1975年4月,杭州西湖春花綻放,柳枝搖曳,雀躍鶯啼,一派生機盎然的情形,毛澤東住在這裡已經兩個月了。
4月5日午夜,中國國民黨總裁蔣介石,因心臟病在台北士林寓所去世。工作人員非常高興地將這一消息報告給毛澤東。
出乎大家意料的是,毛澤東並沒有顯示出高興的神情,而是一臉凝重地說了三個字:「知道了。」
沒人能夠了解毛澤東此時的複雜心情。
的確,蔣介石和毛澤東曾是一對「老冤家」。從1927年開始,這兩位20世紀不可或缺的重量級政治人物,纏鬥了大半輩子。但到了1970年代,他們都步入晚年時期。當年的恩怨情仇已漸漸淡化。
在蔣介石這邊,出現了越來越強烈的思鄉之情。他多次公開反對「兩個中國」的主張。
1967年9月7日,蔣介石在與日本首相談話時說,美國由於不願捲入蔣介石反攻大陸的漩渦,於是有了「兩個中國」的想法,藉此苟安於一時,殊不知兩個中國的辦法,是他反對的,而且也是中共所不能接受的,僅為一種幻想而已。
毛澤東則早已超然以「老朋友」呼蔣。
1972年2月21日,毛澤東巧妙地把蔣介石「拉」入中美間的歷史性對話中,他握著尼克松的手幽默一語:「我們共同的老朋友蔣委員長對這件事可不贊成了。。」輕鬆一語把中美蔣三方本來很敏感微妙的關係清晰地點化了。
當尼克松問道:「蔣介石稱主席為匪,不知道主席稱他什麼?」
毛澤東哈哈大笑,周恩來代答:「一般地說,我們叫他們『蔣幫』。在報紙上,有時我們稱他作匪,他反過來也叫我們匪,總之,互相對罵就是了。」
毛澤東說:「實際上,我們同他的交情比你們長得多。」
到了「文化大革命」後期,毛澤東又在進行促進國共和談與和平統一祖國的工作。
1972年10月,他曾要求去美國的人前往紐約看望國民黨「政府外交部常駐美國大使」顧維鈞,邀請他來大陸看看,還要告訴他統一祖國是海峽兩岸愛國人士共同的願望。

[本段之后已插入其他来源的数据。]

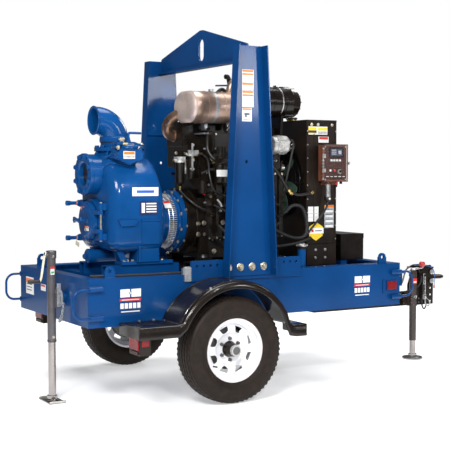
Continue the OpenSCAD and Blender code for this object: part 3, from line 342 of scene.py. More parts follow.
    def done(self, angle=32):
        """Makes the object, joins it to its body and hides the CAD parts it replaces."""
        bm = self.bm
        bmesh.ops.remove_doubles(bm, verts=bm.verts, dist=1e-6)
        bmesh.ops.recalc_face_normals(bm, faces=bm.faces)
        mesh = bpy.data.meshes.new(self.name)
        bm.to_mesh(mesh)
        bm.free()
        obj = bpy.data.objects.new(self.name, mesh)
        bpy.context.scene.collection.objects.link(obj)
        used = sorted({p.material_index for p in mesh.polygons})
        for i in used:
            mesh.materials.append(M[MATERIAL_ORDER[i]])
        remap = {old: new for new, old in enumerate(used)}
        for p in mesh.polygons:
            p.material_index = remap[p.material_index]
            p.use_smooth = True
        mesh.set_sharp_from_angle(angle=math.radians(angle))
        if self.bevel:
            mod = obj.modifiers.new("edges", "BEVEL")
            mod.width = self.bevel * MM
            mod.segments = self.segments
            mod.limit_method = "ANGLE"
            mod.angle_limit = math.radians(40)
            mod.harden_normals = True
        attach(obj, self.body)
        if self.replaced:
            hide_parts(*self.replaced)


def spline(path, steps):
    """Catmull-Rom points through a path."""
    p = [Vector(q) for q in path]
    out = []
    for i in range(len(p) - 1):
        a, b, c, d = p[max(i - 1, 0)], p[i], p[i + 1], p[min(i + 2, len(p) - 1)]
        for k in range(steps):
            t = k / steps
            out.append(0.5 * (2 * b + (c - a) * t + (2 * a - 5 * b + 4 * c - d) * t * t
                              + (3 * b - a - 3 * c + d) * t ** 3))
    return out + [p[-1]]


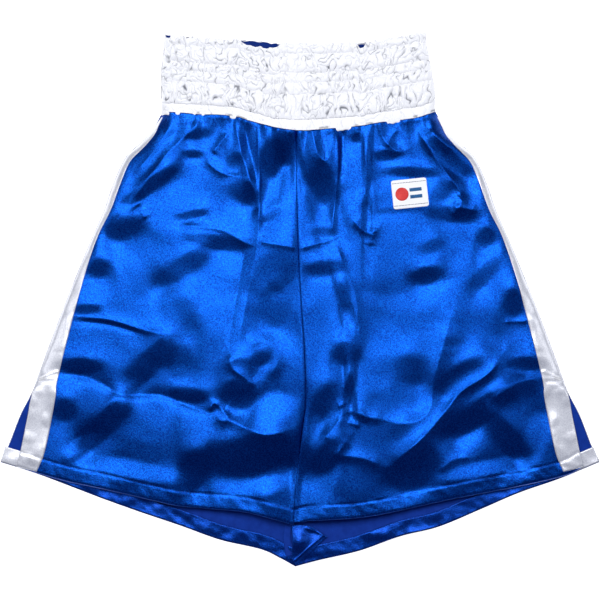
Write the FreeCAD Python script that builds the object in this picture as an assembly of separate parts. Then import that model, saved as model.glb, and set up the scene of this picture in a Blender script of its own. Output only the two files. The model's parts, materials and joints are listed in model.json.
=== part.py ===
import FreeCAD, Part

import math
import os

# Satin boxing shorts, laid out flat on their back with the air smoothed out of them.
#
# Frame: +Z up, waist towards +Y, millimetres. The origin is under the middle of the shorts, on the
# surface they lie on. The front of the shorts faces up. "right" and "left" are the wearer's, so the
# right leg is at -X. Every right piece is drawn once, and its left twin is its mirror image.
#
# The cloth is two layers. The back layer lies flat. The front layer is a low tent over it: highest
# along the rise seam, and sloping down at TENT_SLOPE to each side. Each flat piece of the front is
# an outline in plan, cut from a slab that follows the tent, so pieces that are sewn on each other
# touch face to face. Between the layers is the room that the wearer's waist and legs go into.
#
# The waistband is a tube: a gathered shell outside, four flat elastics in sewn channels, and a
# lining inside. Its edges sag towards the middle. Below the vent top each front corner hangs
# free of the back, so it can be lifted: it is a body of its own, which folds along FOLD_LINE.

# ---- driving dimensions -------------------------------------------------------------------------
HEM_SPAN = 636.0  # back hem, corner to corner
LENGTH = 566.0  # waistband's top corners to the lowest point of the back hem
WAIST_WIDTH = 294.0  # waistband lying flat and relaxed, half of its girth
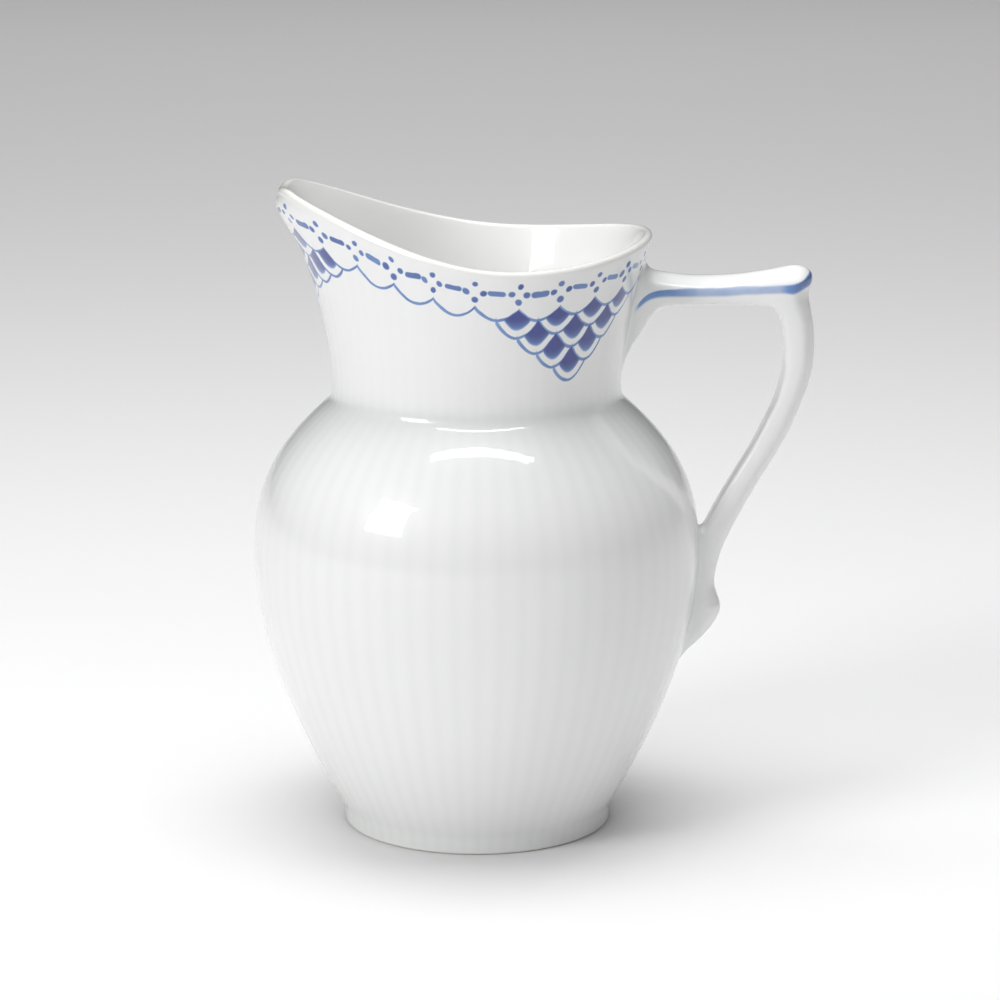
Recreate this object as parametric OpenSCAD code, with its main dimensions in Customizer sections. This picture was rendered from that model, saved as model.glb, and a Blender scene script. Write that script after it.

1973年春天,他又打算派專機送章士釗老先生飛香港,要架通溝通大陸與台灣的和平橋樑。但章士釗先生不幸病逝於香港。
1975年元旦,蔣介石發表了一生中最後一個「復國」文告。
春節前後,回台任「總統府資政」的國民黨元老陳立夫接受蔣秘密使命,經秘密渠道向中共發來了邀請毛澤東訪問台灣的信息。
陳立夫和談心切,沒等共產黨迴音,就在香港報紙上公開發表《假如我是毛澤東》一文,「歡迎毛澤東或者周恩來到台灣訪問與蔣介石重開談判之路,以造福國家人民。」
陳立夫特別呼籲毛澤東能「以大事小,不計前嫌,效仿北伐和抗日國共兩度合作的前例,開創再次合作的新局面。」
毛澤東給予了積極反應。他曾對二度復出擔任第一副總理的鄧小平說:兩岸要儘快實現「三通」,你可以代表我去台灣訪問。
1975年裡,司法機關連續特赦了全國在押的293名戰爭罪犯、95名美蔣特工和49名武裝特務船員、原國民黨縣團級以上黨政軍特人員,能工作的安排工作,不能工作的養起來,願去台灣的給路費。病榻上的毛澤東在竭盡全力地向歷史作著交代。
可是,沒有等到和談正式啟動,蔣介石就永遠地走了。
他臨終留下遺言,棺材不落土,要等到將來有一天葬到大陸去。
據未被證實的消息源稱,毛澤東私下為蔣介石舉行了一場個人的追悼儀式。
說那天,毛澤東只吃了一點點東西,沉默莊嚴地把張元乾的送別詞《賀新郎》的演唱錄音放了一天。
這首詞只有幾分鐘長,反覆播放便形成一種葬禮的氣氛。毛時而靜靜地躺著聽,時而用手拍床,擊節詠嘆,神情悲愴。
這首詞的最後兩句,原文是:「舉大白,聽金縷」,表示滿腔悲憤,無可奈何,只能借飲酒寫詞聽唱來消愁。
為蔣介石送葬後幾天,毛澤東仍念念不能釋懷,下令把這兩句改為「君且去,不須顧」,重新演唱錄音。
這一改,使送別的意味達到高潮,送朋友流亡外地變成了生離死別。毛澤東向蔣介石做了最後的告別。